Comment expliquer ce glissement progressif du « tout-sexe » vers le « no-sex » ? Ici, l’auteure nous fait grâce des théories qui soulignent, en substance, que lorsqu’une tendance est allée trop loin, elle repart en sens inverse. Bien sûr que la pornographie a mis à mal la sexualité, bien sûr que le désir est saturé mais la question est plus complexe. Ne pas ressentir d’attirance physique envers qui que ce soit, ou faire le choix de ne pas avoir de rapports « fait désormais partie des nouvelles manières de vivre son intimité ». Sans doute, faut-il aller plus loin : c’est même pour une fraction non négligeable des jeunes, le seul moyen de retrouver ou de se construire un intimité dans un monde que l’on ressent par nature hostile.
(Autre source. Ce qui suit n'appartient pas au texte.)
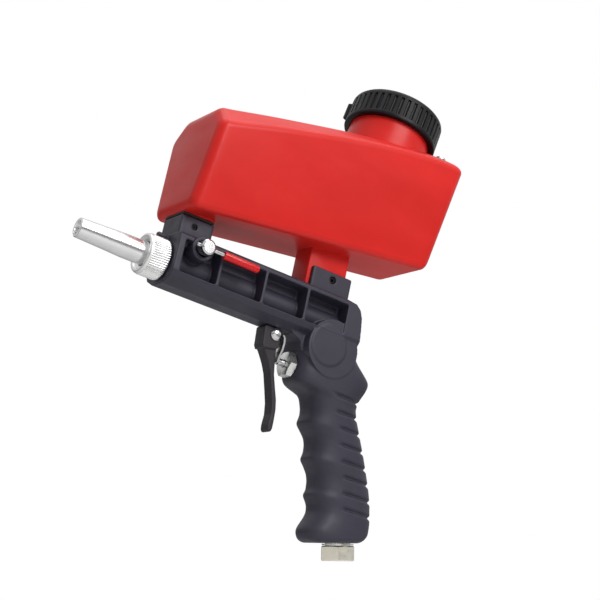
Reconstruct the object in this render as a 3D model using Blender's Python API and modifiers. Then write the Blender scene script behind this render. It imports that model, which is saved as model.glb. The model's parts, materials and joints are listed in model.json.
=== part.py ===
"""Gravity-feed abrasive blasting gun: red hopper, pistol body, nozzle,
sand valve, trigger air valve and 1/4 in air inlet.

Gun frame in millimetres: barrel axis on X (muzzle +X), Y to the left, Z up.
The world origin is the centre of the hand grip.
"""
import math
import bpy
import bmesh
import numpy as np
from mathutils import Matrix, Quaternion, Vector

for ob in list(bpy.data.objects):
    bpy.data.objects.remove(ob, do_unlink=True)

MM = 0.001

# ---------------------------------------------------------------- dimensions
GRIP_CENTRE = (-47.0, 0.0, -80.0)      # becomes the world origin
BODY_FRONT = 93.5
RAIL_TOP, RAIL_SIDE = 15.5, 16.0
TUBE_R = 8.0
NOZZLE_TIP = 147.5
NUT_REAR, NUT_FRONT, NUT_R = 94.0, 107.4, 12.3
SAND = (78.8, 0.0, 9.6)                # sand valve axis (along Y)
PIN = (14.0, 0.0, -18.0)               # trigger pin axis (along Y)
VALVE_Z = -31.5                        # air valve axis (along X)
RAKE = Vector((-0.225, 0.0, -0.97436))  # down the grip
INLET = Vector((-60.0, 0.0, -123.2))   # grip foot on the inlet axis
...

De nombreux témoignages sont ici cités : « Cette pause m’a permis de travailler sur moi (…) Je m’étais perdu dans l’autre, il aura fallu du temps pour me récupérer ».

 

Il y a des raisons personnelles à ce phénomène de l’abstinence mais aussi systémiques : le sentiment durablement ancré de se trouver dans un monde mouvant, la pandémie, la chute des couples, le refus du patriarcat…. « Tout comme il y a mille et une bonnes raisons de faire l’amour, il y a mille et une bonnes raisons, aujourd’hui, de ne plus faire l’amour » écrit Magali Croset-Calisto.
Reste l’essentiel derrière cette tendance de fond : la préservation de la vie et de l’être humain. C’est pourquoi avant de chercher à « réenchanter le monde » pour reprendre une formule dont on use et dont on abuse, il apparaît plus urgent de ressusciter le désir du désir.